A grilagem para converter terras públicas em privadas começou por lá no início do século passado, segundo um estudo da Universidade de São Paulo.

Só em julho deste ano, 21 pessoas foram libertadas de trabalho escravo ou sob contratação fraudulenta em carvoarias na Fazenda São Francisco, onde o projeto Bloco 8 planeja se instalar.

“É um modelo (de desenvolvimento econômico) que chegou na base da violência contra as populações tradicionais, que reduziu as terras de uso comum e os recursos dessas comunidades”, conta Gonçalves, da Comissão Pastoral da Terra.

O futuro dos “geraizeiros” agora é incerto com a chegada da mineradora chinesa. As populações temem ser expulsas pela poluição — algumas vivem a 200 metros de onde se pretende instalar a mina, segundo pessoas com conhecimento do projeto e que pediram anonimato.

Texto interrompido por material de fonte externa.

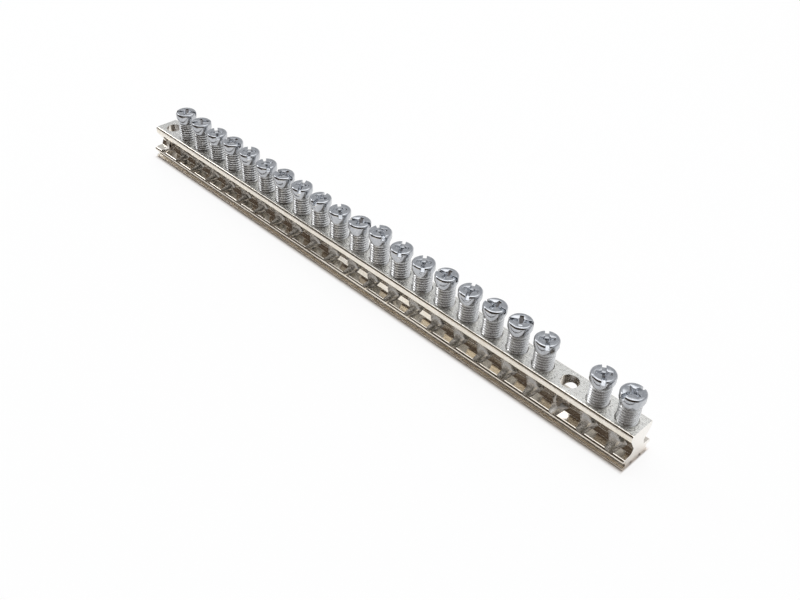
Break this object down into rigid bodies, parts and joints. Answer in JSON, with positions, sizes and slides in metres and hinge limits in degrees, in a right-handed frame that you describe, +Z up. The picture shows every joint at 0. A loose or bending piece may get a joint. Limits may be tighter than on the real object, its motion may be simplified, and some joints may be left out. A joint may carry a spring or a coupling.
{
  "type": "earth terminal bar",
  "caption": "Extruded aluminium earth bar with a channelled section, a row of cross-drilled wire holes, a clamping screw over each and two vertical mounting holes.",
  "frame": {"origin": "middle of the bar's underside, on the plane that it is mounted on", "axes": "+X along the bar towards the end with two screws past the mounting hole, +Y across the bar, +Z up along the screws"},
  "size_m": [0.2198, 0.0126, 0.0235],
  "materials": {
    "bar_aluminium": "satin",
    "screw_zinc": "gloss"
  },
  "bodies": {
    "bar": {"terminal_bar": "bar_aluminium"},
    "screw_01": {"terminal_screw_01": "screw_zinc"},
    "screw_02": {"terminal_screw_02": "screw_zinc"},
    "screw_03": {"terminal_screw_03": "screw_zinc"},
    "screw_04": {"terminal_screw_04": "screw_zinc"},
    "screw_05": {"terminal_screw_05": "screw_zinc"},
    "screw_06": {"terminal_screw_06": "screw_zinc"},
    "screw_07": {"terminal_screw_07": "screw_zinc"},
    "screw_08": {"terminal_screw_08": "screw_zinc"},
    "screw_09": {"terminal_screw_09": "screw_zinc"},
    "screw_10": {"terminal_screw_10": "screw_zinc"},
    "screw_11": {"terminal_screw_11": "screw_zinc"},
    "screw_12": {"terminal_screw_12": "screw_zinc"},
    "screw_13": {"terminal_screw_13": "screw_zinc"},
    "screw_14": {"terminal_screw_14": "screw_zinc"},
    "screw_15": {"terminal_screw_15": "screw_zinc"},
    "screw_16": {"terminal_screw_16": "screw_zinc"},
    "screw_17": {"terminal_screw_17": "screw_zinc"},
    "screw_18": {"terminal_screw_18": "screw_zinc"},
    "screw_19": {"terminal_screw_19": "screw_zinc"},
    "screw_20": {"terminal_screw_20": "screw_zinc"},
    "screw_21": {"terminal_screw_21": "screw_zinc"}
  },
  "joints": [
    {"name": "screw_01_travel", "type": "slide", "parent": "bar", "child": "screw_01", "axis": [0, 0, 1], "range_m": [-0.006, 0]},
    {"name": "screw_02_travel", "type": "slide", "parent": "bar", "child": "screw_02", "axis": [0, 0, 1], "range_m": [-0.0057, 0]},
    {"name": "screw_03_travel", "type": "slide", "parent": "bar", "child": "screw_03", "axis": [0, 0, 1], "range_m": [-0.0054, 0]},
    {"name": "screw_04_travel", "type": "slide", "parent": "bar", "child": "screw_04", "axis": [0, 0, 1], "range_m": [-0.0058, 0]},
    {"name": "screw_05_travel", "type": "slide", "parent": "bar", "child": "screw_05", "axis": [0, 0, 1], "range_m": [-0.0058, 0]},
    {"name": "screw_06_travel", "type": "slide", "parent": "bar", "child": "screw_06", "axis": [0, 0, 1], "range_m": [-0.0052, 0]},
    {"name": "screw_07_travel", "type": "slide", "parent": "bar", "child": "screw_07", "axis": [0, 0, 1], "range_m": [-0.0054, 0]},
    {"name": "screw_08_travel", "type": "slide", "parent": "bar", "child": "screw_08", "axis": [0, 0, 1], "range_m": [-0.0053, 0]},
    {"name": "screw_09_travel", "type": "slide", "parent": "bar", "child": "screw_09", "axis": [0, 0, 1], "range_m": [-0.0051, 0]},
    {"name": "screw_10_travel", "type": "slide", "parent": "bar", "child": "screw_10", "axis": [0, 0, 1], "range_m": [-0.005, 0]},
    {"name": "screw_11_travel", "type": "slide", "parent": "bar", "child": "screw_11", "axis": [0, 0, 1], "range_m": [-0.0052, 0]},
    {"name": "screw_12_travel", "type": "slide", "parent": "bar", "child": "screw_12", "axis": [0, 0, 1], "range_m": [-0.0064, 0]},
    {"name": "screw_13_travel", "type": "slide", "parent": "bar", "child": "screw_13", "axis": [0, 0, 1], "range_m": [-0.0052, 0]},
    {"name": "screw_14_travel", "type": "slide", "parent": "bar", "child": "screw_14", "axis": [0, 0, 1], "range_m": [-0.0049, 0]},
    {"name": "screw_15_travel", "type": "slide", "parent": "bar", "child": "screw_15", "axis": [0, 0, 1], "range_m": [-0.0056, 0]},
    {"name": "screw_16_travel", "type": "slide", "parent": "bar", "child": "screw_16", "axis": [0, 0, 1], "range_m": [-0.0053, 0]},
    {"name": "screw_17_travel", "type": "slide", "parent": "bar", "child": "screw_17", "axis": [0, 0, 1], "range_m": [-0.0053, 0]},
    {"name": "screw_18_travel", "type": "slide", "parent": "bar", "child": "screw_18", "axis": [0, 0, 1], "range_m": [-0.0054, 0]},
    {"name": "screw_19_travel", "type": "slide", "parent": "bar", "child": "screw_19", "axis": [0, 0, 1], "range_m": [-0.0049, 0]},
    {"name": "screw_20_travel", "type": "slide", "parent": "bar", "child": "screw_20", "axis": [0, 0, 1], "range_m": [-0.0051, 0]},
    {"name": "screw_21_travel", "type": "slide", "parent": "bar", "child": "screw_21", "axis": [0, 0, 1], "range_m": [-0.0051, 0]}
  ]
}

A Sul Americana de Metais não atendeu a nosso pedido de entrevista. Em nota enviada ao Diálogo Chino, afirmou que desde de março de 2010 sua controladora Hornbridge Holdings investiu cerca de 73,4 milhões de dólares (equivalentes hoje a R$ 307,5 milhões) no projeto de Grão Mogol. A companhia projeta a geração de 6.200 postos de trabalho na implantação da mina e outros 1.100 em sua operação.

“O que podemos garantir é que o processo será conduzido com respeito às pessoas, às suas histórias e à cultura local.  Por meio do diálogo e com a participação das pessoas e famílias envolvidas no processo de implantação do empreendimento”, disse a nota.